Мимо дома проезжали, догнала их у колодца Анисья, мать. Задыхаясь от бега, сунула в колени ребяткам две горячих, с подгорелым творогом, лепешки и хотела говорить что-то, не имеющее явственных слов, а только одну боль материна расставанья... Тут вдарил Савелий всем кнутовищем вдоль Воронка, и взыграл тот кривыми ногами и обвисшим брюхом. Егор Иваныч сунулся носом в Савельеву спину, чертыхнулся, сломал папироску и погрозил Анисье кулаком. Что-то кричала еще Анисья, а впереди уже начинался лес. Поднимался там снежный парок. Еще пуще здесь, чем в открытом поле, зудило ноздри морозцем. В зимний убор обряжался умирающий лес.
На первой развилине пути – правая шла в Гусаки – выплюнул Егор Иваныч сломанную папироску:
– Бабы – бабы и есть! – с досадой отрубил он. – Ну, чего ей бегать, ровно бешеной. Ну-ко, двинься, малец, не грязни сапога.
– А как же! – охотно откликнулся Савелий. – Вот ты даве меринка моего хаял. Я и говорю, у лошади, говорю, зубы главное. Она зубами пищу принимает. А брюхо – это никакого влияния...
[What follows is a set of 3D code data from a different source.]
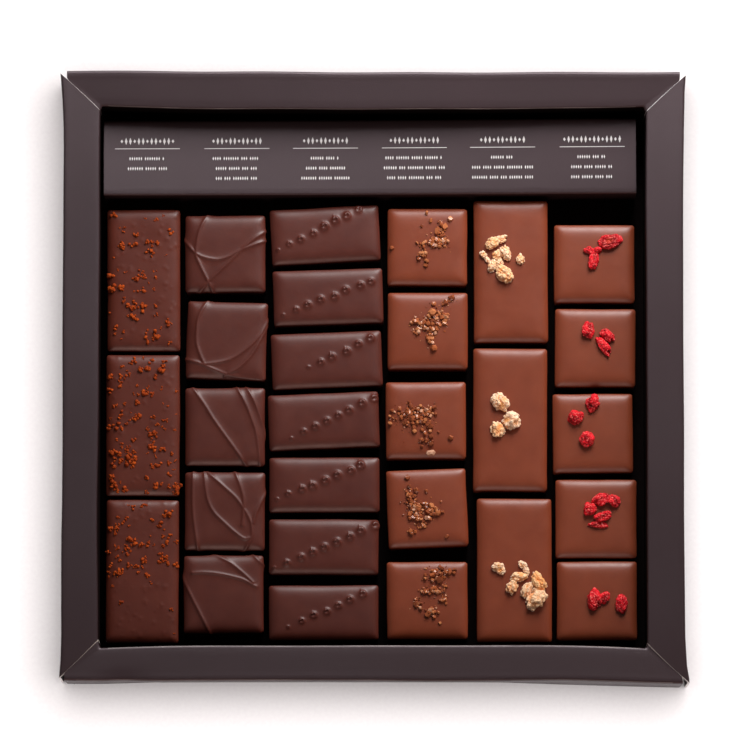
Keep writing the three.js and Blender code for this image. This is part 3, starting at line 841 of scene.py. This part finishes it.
# Middle line of each ridge, by points in mm from the middle of its square
RIBS = [
    [[(-13.5, 5.2), (-9, -0.1), (-3.4, -1.9), (1.1, -1), (5.7, 1.4), (13.8, 4.4)],
     [(13.6, 7.6), (7.8, 3.6), (0.5, -3.4), (-4.9, -8.5), (-9.4, -13.5)],
     [(-4.6, 14), (-7.9, 7.9), (-9.3, 0.6), (-8.2, -3.2), (-5.3, -9.2), (-3, -14)]],
    [[(-5.6, 14), (-8.9, 7.8), (-9.6, 3), (-9.3, -1.8), (-7.3, -6.8), (-5.8, -7.7), (2.2, -5.6),
      (9.9, 1.1), (13.4, 7.6)],
     [(-13.8, -6.3), (-8.5, -7.5), (-3.1, -9.6), (1.4, -11), (8, -11.8), (12, -11.9)],
     [(-0.2, -11.2), (4.2, -8.6), (8.1, -4.2), (11.3, 1.8), (13.2, 5.8)]],
    [[(-11.4, 14), (-6.6, 7.2), (-3.9, 2.8), (-0.3, -2.3), (3.2, -7.1), (8, -14)],
     [(2.9, 14), (6.4, 7.6), (8.6, 2.2), (10.2, -3.3), (11.4, -14)],
     [(5.9, 14), (8.7, 9.2), (10.6, 4.7), (13.4, -4)]],
    [[(-10.1, 14), (-10.1, 1.9), (-9.3, -6.3), (-8, -14)],
     [(-6.8, 14), (-5.7, 4.9), (-3.7, 0), (0, -3.8), (3.5, -6.9), (6.2, -8.7), (8.1, -8.5)],
     [(-7.5, 14), (-0.3, 7.7), (4.1, 3.5), (7.9, -2.5), (8.7, -6.3), (8.3, -8.8), (5.4, -14)],
     [(2.6, 14), (5.2, 7), (6, 2.6), (5.6, -4.4)],
     [(13.5, 7), (10.1, 0), (8.9, -3.8)]],
    [[(-5, 13.5), (1.6, 10.2), (4.9, 7.7), (7.7, 5.2), (9.3, 3.6)],
     [(-9.8, 6.7), (-5.9, 6.8), (-1.7, 6.4), (2.7, 5.5), (6.5, 4.4), (10.3, 2.3)],
     [(-13.4, 7), (-11.8, 2.9), (-9.6, -1.8), (-6.9, -7.2), (-3.4, -14)],
     [(8, 14), (11.1, 10.5), (13.8, 8.6)]],
]


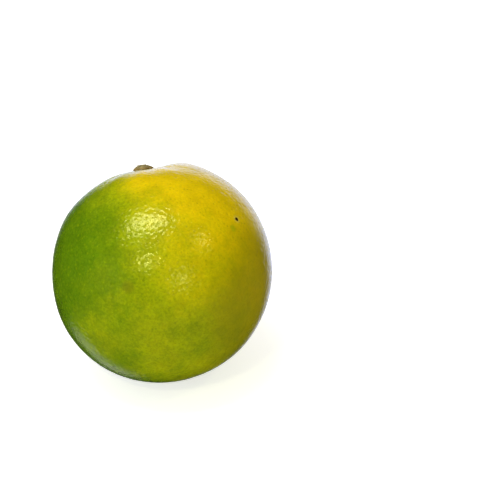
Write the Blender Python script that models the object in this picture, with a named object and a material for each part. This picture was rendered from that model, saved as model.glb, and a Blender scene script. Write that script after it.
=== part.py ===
"""A whole sweet orange, as picked: the fruit, its dried calyx and the stub of its stalk.

Metres, +Z up. The origin is the middle of the small flat spot that the fruit lies on.
Each piece is modelled in the fruit's own frame, whose +Z runs up the core from the blossom end
to the stem end. An empty at the fruit's middle leans that frame over into the resting pose.
"""

import math
import random
from typing import NamedTuple

import bmesh
import bpy
from mathutils import Matrix, Vector, noise

# The fruit: driving dimensions.
EQUATOR_RADIUS = 0.0360
CORE_HALF_HEIGHT = 0.0363
SPOT_RADIUS = 0.0065

# How the fruit lies: its core leans back from upright, and to its left.
LEAN_BACK = math.radians(26.0)
LEAN_LEFT = math.radians(10.6)

# Both ends are flattened. A spread is the angle at which the dip is down to 61%. The stem end's
# dip is a little off the core, which leaves the shoulder on the +X side of the calyx higher.
STEM_DIP = 0.00185
STEM_DIP_SPREAD = math.radians(11.5)
STEM_DIP_WAY = Vector((math.sin(math.radians(3.5)), 0.0, math.cos(math.radians(3.5))))
BLOSSOM_DIP = 0.0004
BLOSSOM_DIP_SPREAD = math.radians(20.0)
STYLE_SCAR_DEPTH = 0.0004
STYLE_SCAR_SPREAD = math.radians(1.8)

# The fruit is a little longer one way than the other, and gently lumpy.
LONG_WAY = Vector((0.896, 0.0, 0.443)).normalized()
LONG_WAY_EXTRA = 0.0007
LUMP_HEIGHT = 0.0003
LUMPS_PER_RADIUS = 1.7


class Swelling(NamedTuple):
    """A local rise of the skin, or a flatter place where its height is below zero."""

    way: Vector
    height: float
    spread: float


# The uneven shoulders and flanks that the photo's outline shows.
SWELLINGS = (
    Swelling(Vector((-0.736, 0.037, 0.676)), 0.00055, math.radians(10.0)),
    Swelling(Vector((-0.266, 0.062, 0.961)), -0.00028, math.radians(7.0)),
    Swelling(Vector((-0.993, -0.005, 0.115)), -0.00030, math.radians(10.0)),
    Swelling(Vector((0.368, 0.068, 0.927)), 0.00085, math.radians(7.5)),
    Swelling(Vector((0.805, 0.051, 0.592)), 0.00042, math.radians(12.0)),
)

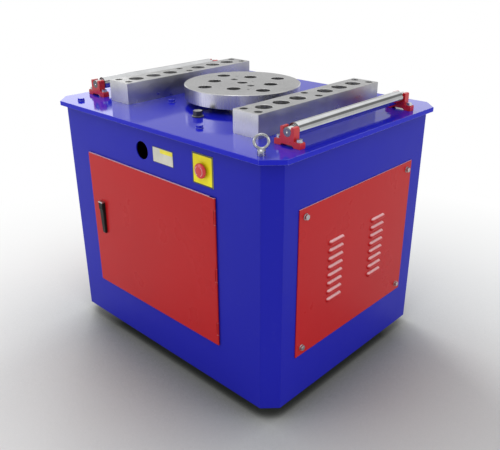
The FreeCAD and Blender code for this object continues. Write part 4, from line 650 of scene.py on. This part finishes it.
def build_label():
    """Bare cream plate with a dark edge and one plain yellow band."""
    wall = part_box("front_sheet")[0].y
    left, right, bottom, top = LABEL_BOX
    plate = (left + LABEL_MARGIN, right - LABEL_MARGIN, bottom + LABEL_MARGIN, top - LABEL_MARGIN)
    band = (left + LABEL_BAND_LEFT, right - LABEL_BAND_MARGIN, top - LABEL_BAND_BOTTOM,
            top - LABEL_BAND_MARGIN)
    for name, box, back, front, material in (
        ("label_edge", LABEL_BOX, 0.0, LABEL_EDGE_FRONT, "sign_border"),
        ("label_plate", plate, LABEL_EDGE_FRONT, LABEL_PLATE_FRONT, "label_cream"),
        ("label_band", band, LABEL_PLATE_FRONT, LABEL_BAND_FRONT, "label_yellow"),
    ):
        outline = rounded_rectangle(*box, LABEL_CORNER)
        bm = bmesh.new()
        skin(bm, [[(x, wall - depth, z) for x, z in outline] for depth in (back, front)])
        piece = mesh_object(name, bm, SIGN_MATERIALS[material])
        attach(piece, "machine_frame")


def build_arrows():
    """Two fine curved arrows on the face of the stop button."""
    low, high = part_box("estop_cap")
    centre = (low + high) / 2
    radius = (high.x - low.x) / 2
    middle = radius * ARROW_RADIUS
    half = radius * ARROW_HALF
    bm = bmesh.new()

    def vertex(reach, degrees):
        """A point of the button's face, at a distance and an angle from its middle."""
        turn = math.radians(degrees)
        return bm.verts.new((centre.x + reach * math.cos(turn), low.y + ARROW_SUNK,
                             centre.z + reach * math.sin(turn)))

    for start in ARROW_STARTS:
        shaft = []
        for step in range(ARROW_STEPS + 1):
            turn = start + ARROW_SWEEP * step / ARROW_STEPS
            shaft.append([vertex(reach, turn) for reach in (middle - half, middle + half)])
        for a, b in zip(shaft, shaft[1:]):
            bm.faces.new((a[0], a[1], b[1], b[0]))
        bm.faces.new([vertex(middle - ARROW_HEAD * half, start + ARROW_BASE),
                      vertex(middle + ARROW_HEAD * half, start + ARROW_BASE),
                      vertex(middle, start + ARROW_TIP)])
    arrows = mesh_object("stop_button_arrows", bm, SIGN_MATERIALS["print_pink"])
    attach(arrows, "stop_head")


# Camera and studio

def place_camera():
    """The camera of the photo, with its principal point as a small shift."""
    data = bpy.data.cameras.new("camera")
    data.sensor_width = SENSOR
    data.lens = FOCAL_PIXELS / PICTURE_WIDTH * SENSOR
    data.shift_x = -PRINCIPAL_RIGHT / PICTURE_WIDTH
    data.shift_y = PRINCIPAL_DOWN / PICTURE_WIDTH
    data.clip_end = CAMERA_REACH
    camera = bpy.data.objects.new("camera", data)
    scene.collection.objects.link(camera)
    turn = Matrix.Rotation(math.radians(CAMERA_YAW), 4, "Z")
    tilt = Matrix.Rotation(math.radians(90 + CAMERA_PITCH), 4, "X")
    roll = Matrix.Rotation(math.radians(CAMERA_ROLL), 4, "Z")
    camera.matrix_world = Matrix.Translation(CAMERA_PLACE) @ turn @ tilt @ roll
    scene.camera = camera


def floor_material():
    """Pale floor, darker where the object shades it, that fades to the white of the backdrop."""
    g = Finish("studio_floor")
    away = g.measured("DISTANCE", g.place, GLOW_CENTRE)
    pale = g.mottled(g.noise(g.place, scale=2.0), FLOOR_PALE, dark=1.0, light=1.03)
    # Painted shadow: the floor darkens towards FLOOR_SHADED where the object closes it in
    lit = g.spread(g.occlusion(SHADE_REACH, samples=12), start=0.35, end=0.95)
    g.feed(g.shader, {"Base Color": g.blended(lit, FLOOR_SHADED, pale),
                      "Roughness": FLOOR_ROUGHNESS, "Specular IOR Level": FLOOR_SPECULAR})
    glow = g.new("ShaderNodeEmission", {"Strength": 1.0}).outputs[0]
    path = g.new("ShaderNodeLightPath").outputs
    mirrored = g.calculated("MULTIPLY", path["Is Glossy Ray"], MIRRORED_GLOW)
    seen = g.calculated("MAXIMUM", path["Is Camera Ray"], mirrored)
    glowing = g.spread(away, start=GLOW_START, end=GLOW_END)
    far = g.calculated("MULTIPLY", glowing, seen)
    shown = g.mixed(far, g.shader.outputs[0], glow)
    g.feed(g.nodes["Material Output"], {"Surface": shown})
    return g.material


def build_floor():
    """The studio floor, as stage."""
    bm = bmesh.new()
    bmesh.ops.create_grid(bm, x_segments=1, y_segments=1, size=FLOOR_SIZE)
    floor = mesh_object("studio_floor", bm, floor_material())


def build_world():
    """White backdrop for the camera, a graded one in reflections, even light on the object."""
    world = bpy.data.worlds.new("studio")
    world.use_nodes = True
    world.cycles.sampling_method = "NONE"
    scene.world = world
    g = Graph(world.node_tree)
    g.nodes.clear()
    path = g.new("ShaderNodeLightPath").outputs
    direction = g.split(g.new("ShaderNodeTexCoord").outputs["Generated"])
    sides = []
    for greys in (BACKDROP_LEFT, BACKDROP_RIGHT):
        height = g.new("ShaderNodeValToRGB", {"Fac": direction["Z"]})
        stops = height.color_ramp.elements
        for place, _ in greys[1:-1]:
            stops.new(place)
        for stop, (place, grey) in zip(stops, greys):
            stop.position = place
            stop.color = (grey, grey, grey, 1)
        sides.append(height.outputs["Color"])
    graded = g.blended(g.spread(direction["X"], start=0.05, end=0.2), *sides)
    white, reflected, ambient = (
        g.new("ShaderNodeBackground", {"Color": colour, "Strength": strength}).outputs[0]
        for colour, strength in ((WHITE, 1.0), (graded, 1.0), (WHITE, AMBIENT))
    )
    glossy = g.calculated("MAXIMUM", path["Is Glossy Ray"], path["Is Transmission Ray"])
    unseen = g.mixed(glossy, ambient, reflected)
    shown = g.mixed(path["Is Camera Ray"], unseen, white)
    g.new("ShaderNodeOutputWorld", {"Surface": shown})


def build_lights():
    """Area lamps of a stated brightness, each facing its target."""
    for name, place, target, width, height, radiance, mirrored in LAMPS:
        data = bpy.data.lights.new(name, "AREA")
        data.shape = "RECTANGLE"
        data.size = width
        data.size_y = height
        data.energy = radiance * math.pi * width * height
        lamp = bpy.data.objects.new(name, data)
        scene.collection.objects.link(lamp)
        direction = Vector(target) - Vector(place)
        lamp.location = place
        lamp.rotation_euler = direction.to_track_quat("-Z", "Y").to_euler()
        lamp.visible_glossy = mirrored


build_brackets()
build_panel_screws()
build_handle()
build_sign_border()
build_label()
build_arrows()
place_camera()
build_floor()
build_world()
build_lights()

scene.view_settings.view_transform = "Standard"
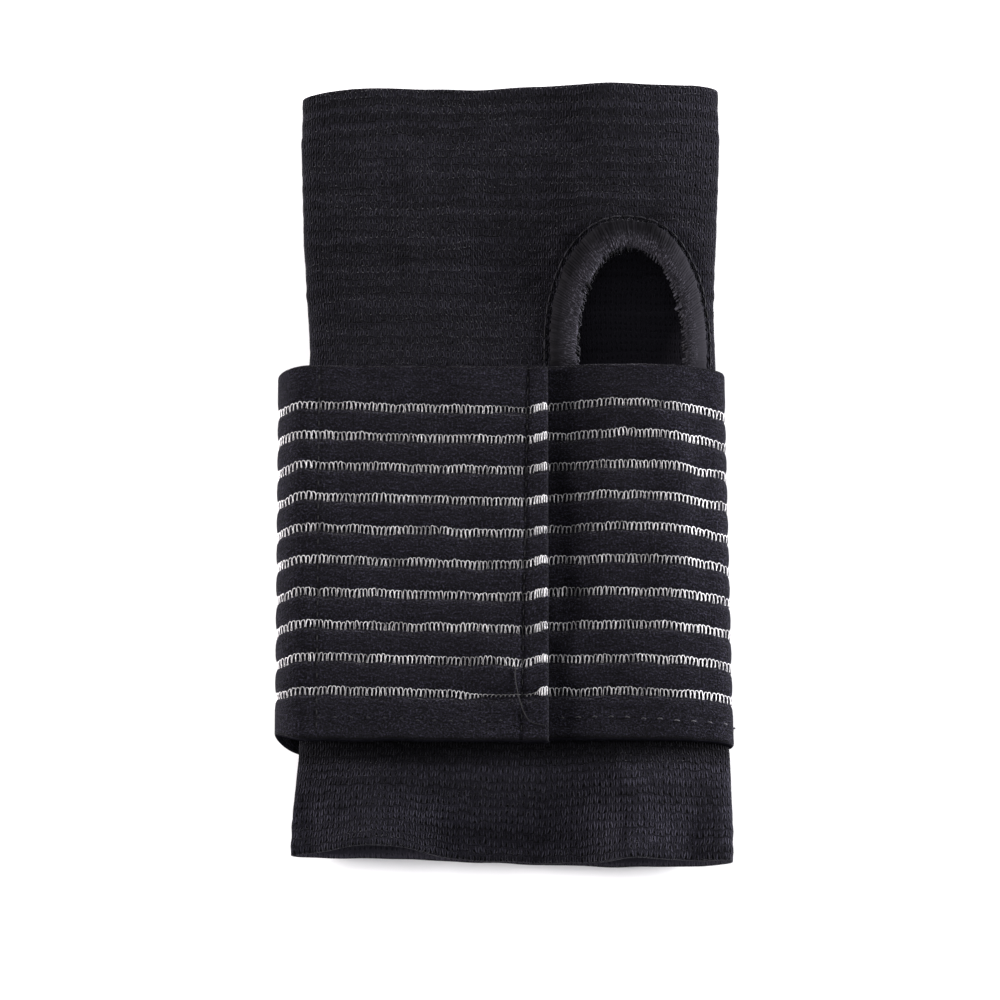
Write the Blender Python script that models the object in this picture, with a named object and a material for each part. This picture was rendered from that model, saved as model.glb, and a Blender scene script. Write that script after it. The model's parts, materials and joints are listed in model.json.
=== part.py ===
"""Wrist support brace lying flat on a table, as a Blender model in metres with +Z up.

A knitted tube takes the hand (palm end at +Y) and the forearm (-Y). A thumb hole with a stitched
binding opens its front face. A 75 mm elastic strap is sewn to the front face, goes round the right
edge, under the back and round the left edge, and its free end lies on the front, held by a hook
tape. The free end opens on two hinge lines at the left edge, and its folded lip lifts on a third.
"""

import math

import bmesh
import bpy
from mathutils import Vector

MM = 0.001

# Driving dimensions of the knitted sleeve
SLEEVE_LENGTH = 153.2 * MM
KNIT = 1.1 * MM  # thickness of one knitted layer
GAP = 0.3 * MM  # clearance between pieces that touch on the real brace
SECTION_POWER = 3.0  # roundness of the flattened tube, where 2 is an ellipse
# (y, centre x, half width) of the flattened tube from the forearm end to the palm end
SLEEVE_WIDTHS = (
    (-76.6 * MM, 1.5 * MM, 41.8 * MM),
    (-66.0 * MM, 1.6 * MM, 41.5 * MM),
    (-56.0 * MM, 1.8 * MM, 40.3 * MM),
    (-38.0 * MM, 1.6 * MM, 39.6 * MM),
    (0.0 * MM, 1.6 * MM, 39.3 * MM),
    (24.0 * MM, 1.7 * MM, 39.0 * MM),
    (50.0 * MM, 1.4 * MM, 39.8 * MM),
    (76.6 * MM, 1.35 * MM, 40.5 * MM),
)

# Driving dimensions of the strap
STRAP = 1.3 * MM  # thickness of the elastic
STRAP_WIDTH = 75.0 * MM
STRAP_Y_LOW = -55.0 * MM
STRAP_Y_HIGH = STRAP_Y_LOW + STRAP_WIDTH
STRAP_HALF_SPAN = 43.6 * MM  # outside of the turn at each side
HOOK_TAPE = 0.7 * MM
HOOK_TAPE_X = (-36.2 * MM, 2.8 * MM)
HOOK_TAPE_INSET = 1.0 * MM
SEWN_END_X = -33.5 * MM
RIGHT_TURN_X = 30.0 * MM  # where the strap starts to curve down at the right
HINGE_SPACE = 0.8 * MM  # from a hinge line to the solid on each side of it
LIP_X = (4.9 * MM, 8.6 * MM)
LIP_HINGE_X = 4.1 * MM
LIP = 2.2 * MM  # the strap's end is folded under, so it is two layers

# Levels of the stack in the strap's area, from the table up
SLEEVE_LOW = STRAP + GAP
SLEEVE_HIGH = SLEEVE_LOW + 7.4 * MM
FRONT_MID = SLEEVE_HIGH + GAP + STRAP / 2
HOOK_LOW = FRONT_MID + STRAP / 2 + GAP
FLAP_LOW = HOOK_LOW + HOOK_TAPE + GAP
FLAP_MID = FLAP_LOW + STRAP / 2
FLAP_TOP = FLAP_LOW + STRAP
SLEEVE_END_HIGH = 8.7 * MM
DROP = 14.0 * MM  # length over which the sleeve comes down to the table beyond the strap
DROP_MARGIN = 2.0 * MM

# The left turn is half a circle from the back length up to the flap
LEFT_RADIUS = FLAP_TOP / 2 - STRAP / 2
LEFT_CENTRE = Vector((-STRAP_HALF_SPAN + FLAP_TOP / 2, 0, FLAP_TOP / 2))
LOWER_HINGE_ANGLE = math.radians(225)
UPPER_HINGE_ANGLE = math.radians(135)

# Thumb hole, as ellipses seen from above: (centre x, centre y, half width, half height)
THUMB_OPENING = (24.3 * MM, 23.0 * MM, 10.5 * MM, 19.6 * MM)
BINDING_OUTLINE = (24.3 * MM, 23.0 * MM, 15.0 * MM, 25.4 * MM)
SEAM_GAP = 0.2 * MM
SEAM_THREAD = 0.5 * MM
BINDING_EXTRA = 0.2 * MM  # the binding is thicker than the knit, on the inside

# Rows of stitching lie in shallow grooves
THREAD_WIDTH = 0.5 * MM
THREAD_HEIGHT = 0.3 * MM
GROOVE_SIDE = 0.2 * MM
ROW_INSET = 2.0 * MM
SEWN_ROWS_X = (-32.2 * MM, -28.6 * MM)
TAPE_ROWS_X = (-35.1 * MM, 1.8 * MM)
EDGE_ROW_Y = STRAP_Y_LOW + 3.8 * MM
EDGE_ROW_FRONT_X = (10.5 * MM, 29.0 * MM)
EDGE_ROW_FLAP_X = (-31.0 * MM, -2.0 * MM)

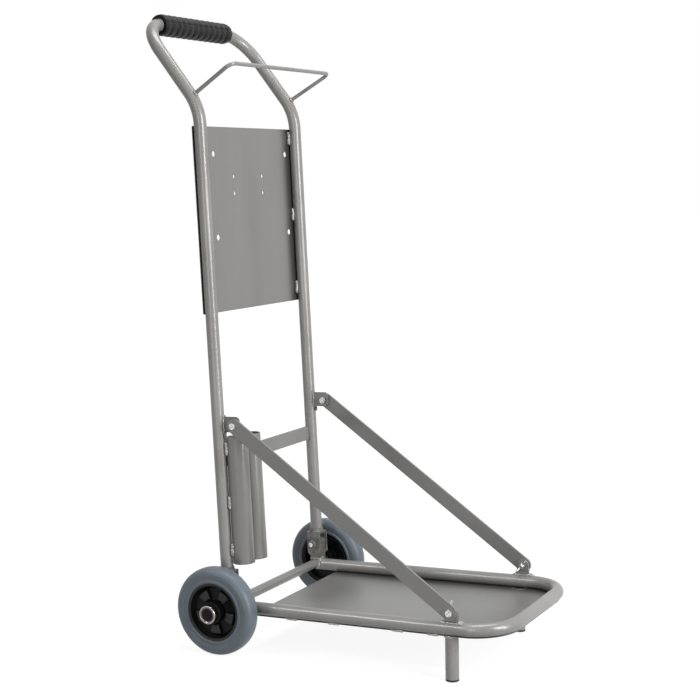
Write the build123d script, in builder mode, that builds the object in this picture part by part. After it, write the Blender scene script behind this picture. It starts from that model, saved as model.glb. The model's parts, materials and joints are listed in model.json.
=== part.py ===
from build123d import *
import os
from math import atan2, cos, degrees, hypot, radians, sin, tan

os.makedirs("parts", exist_ok=True)

# Hand truck with a folding tray. Millimetres, +Z up, the nose toward -Y and the grip toward +Y.
# Left is -X and right is +X, as seen from in front of the nose.
# The truck is laid out square in its own frame and then leans back about the axle:
# x along the axle, v backward, w upward along the uprights, all from the axle's centre.

# ---- driving dimensions ------------------------------------------------------------------

LEAN = 2.0  # degrees the square layout leans back
TUBE_R = 12.7  # 1 inch steel tube, used for the handle and the tray frame
TUBE_WALL = 1.5

# handle tube
UPRIGHT_X = 180.6  # half the distance between the uprights' centre lines
UPRIGHT_FOOT = 71.0  # where the uprights end, on the clevises
SHOULDER = 995.7  # height of the bend where the arms start to slant back
SHOULDER_BEND = 110.0
GRIP_BACK = 127.65
GRIP_HEIGHT = 1171.8
CORNER_BEND = 72.0

# rubber grip
GRIP_LENGTH = 240.0
GRIP_CORE_R = 19.0
RIB_R = 22.0
RIB_COUNT = 12
RIB_PITCH = 19.8
RIB_WIDTH = 17.0
RIB_ROUND = 4.4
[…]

– Ладно, ладно... на пень наедешь! – оборвал его Брыкин.
Голые, предзимние леса бежали по сторонам. Шмыгали малые лесные лысинки, мертвенные от проиндевелой зелени. Прошагивали мимо широким шагом темные сосновые стволы.
...и вот пременилась жизнь ваша, Егор Иваныч. Давно ль в холостом виде по земле гулял, и никаких забот, кроме как родителям пятерку в месяц для благолепия дома и во исполнение христианской заповеди. Вот тоже и Аннушка. Девочкой была – насмешкой и недобрым словом Егорку шпыняла: и ряб, и мал, и глаза заместо пуговок к штанам бы! Но и тогда Егорка Тарары на бойкую Анку зуб точил. Ах, погодите, Анна Григорьевна, все на свете совсем не окончательно. Почем знать, может милей всех стану, может и детенычка спородите от убогого лупоглазого Егорки. А уж тогда и выявится власть его над большим твоим смутительным телом: и поцелуем, и полушалком, и кулаком...
...и вот стала Аннушка законной хозяйкой в Брыкинском дому. Будет теперь в город, к мужу, покорные письма слать. Летом – полевые тяготы на Брыкиных. Зимами – сидеть будет под оконцем, сиротливая да скучная, в непрестанной тревоге, не завел ли другую, – ждать. И от любви московского магазинщика, Егора Брыкина, заведется в дому тихонький мальчик. Ему будешь ты, Егор Иваныч, в письмах слать родительское благословение, а в приезды учить пониманию жизни, не снимая кожи, но внедряя покорство и ум. Ах, какие развлечения наполнят житейскую твою скуку, Егор Иваныч!
Страшились шевельнуться Савельевы ребятки, хоть и давил Пашке на ногу ящик с яблоками, а у Сени затекла нога. Боялся вынуть ногу из-под ящика Пашка, словно мог обидеться Брыкинский ящик. Сеня дремал, склонясь на Пашкино плечо. Все чудился ему почему-то скворешник, что стоит привязан к черемухе, перед домом. Во все последующие годы, когда думал о родном селе, скворешник этот, крохотный домок весны, первым вставал в Семеновой памяти.
Не знали братья, что не вернутся в село в прежнем своем виде. Не знали, какие ждут их в городе небывалости. Дома – в каждом деревенской колоколенке укрыться впору. Машины – пожирательницы угля, извергающие с гамом и грохотом вещь из себя. Люди – хлопотливое, толкотливое племя, ищущее предела вещам, спешащее надумать больше, чтоб туже людям же на земле стало жить. Не знали и потому не плакали.